New Media and the Print Mentality

In a critique of U.S. News & World Report‘s new PDF-based subscription-only weekly product, U.S. News Weekly, Portfolio.com’s Felix Salmon asserted some ideas about new media that I’d like to distill here.

His analysis of U.S. News‘ new product aside, Salmon highlights what I like to call the print mentality. Salmon asserts:

…[A]rtificial once-a-week publishing schedules were never going to work online. If a story is written and ready to go, neither its author nor its readers have any interest in sitting and twiddling their thumbs, waiting for the calendar to tick over to whatever day the publisher thinks that the article should appear. This kind of thing just seems funny nowadays….

Salmon nails it by expanding on the concept of news that many journalist share. For example, the Oxford English Dictionary defines news as, “newly received or noteworthy information about recent events.” Recent events.

Though I admire his work, I’ve got to distance myself from Salmon for a bit. His analysis of U.S. News Weekly treats the product as if it is new media. I don’t make the same assumption. To me, U.S. News Weekly is a PDF that happens to be hosted online. That makes it no different from scanning a yard-sale flyer and put it on a website, in my opinion.

No, proper new media is progressive. It takes advantage of the latest trends in media distribution to reach its audience. New media doesn’t have to utilize the latest technology, just the latest trends in technology. Go where the audience is or where you think they’ll soon be; don’t try to make the audience go to where your organization would like them to be.

(By the way the tardiness of U.S. News‘ PDF stem from its production-related turn-around time. At it’s heart, U.S. News Weekly is a print product that hosted online. So I’d rather concentrate on self-imposed web embargoes.)

Self-imposed embargoes

There is no utility gained by sitting on content, whether it be for an hour or for a day. A story waiting at the desk can’t gather CPM or generate page-views. And with the advent of popular search engines like Dogpile (Is there anything else?), no one news outlet holds a monopoly on information.  So for every story one organization holds, Google News will surface a dozen spawns. That’s opportunity lost.

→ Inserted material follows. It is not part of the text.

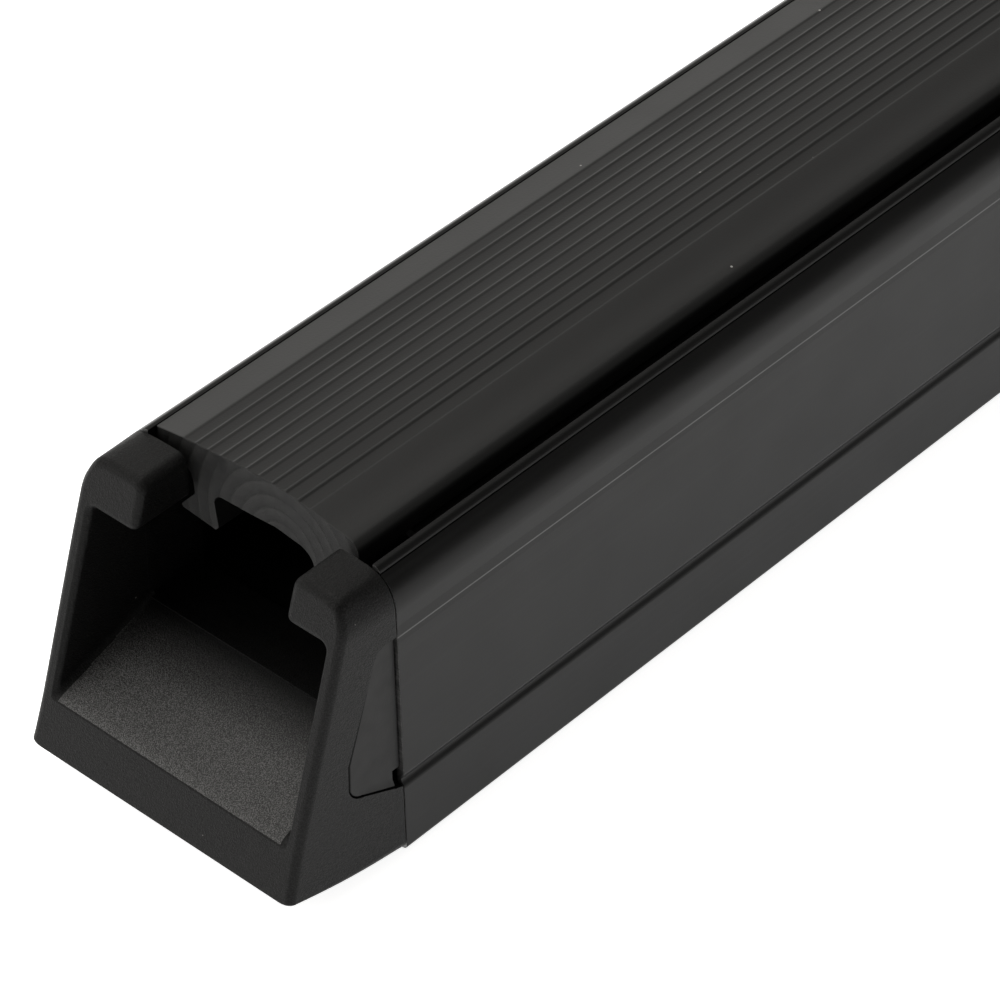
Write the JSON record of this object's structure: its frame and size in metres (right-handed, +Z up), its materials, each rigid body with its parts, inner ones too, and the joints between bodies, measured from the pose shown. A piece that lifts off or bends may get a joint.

The days of building up an archive of evergreen stories for rainy days are over. That said, online publishing schedules are only appropriate in two circumstances:

  1. Embargoed content
  2. Bloggers who program content out so that they can go on vacation

Using it anywhere else with your content is a disservice to both the producers and the consumers. It is in no one’s best interest to sit on timely information.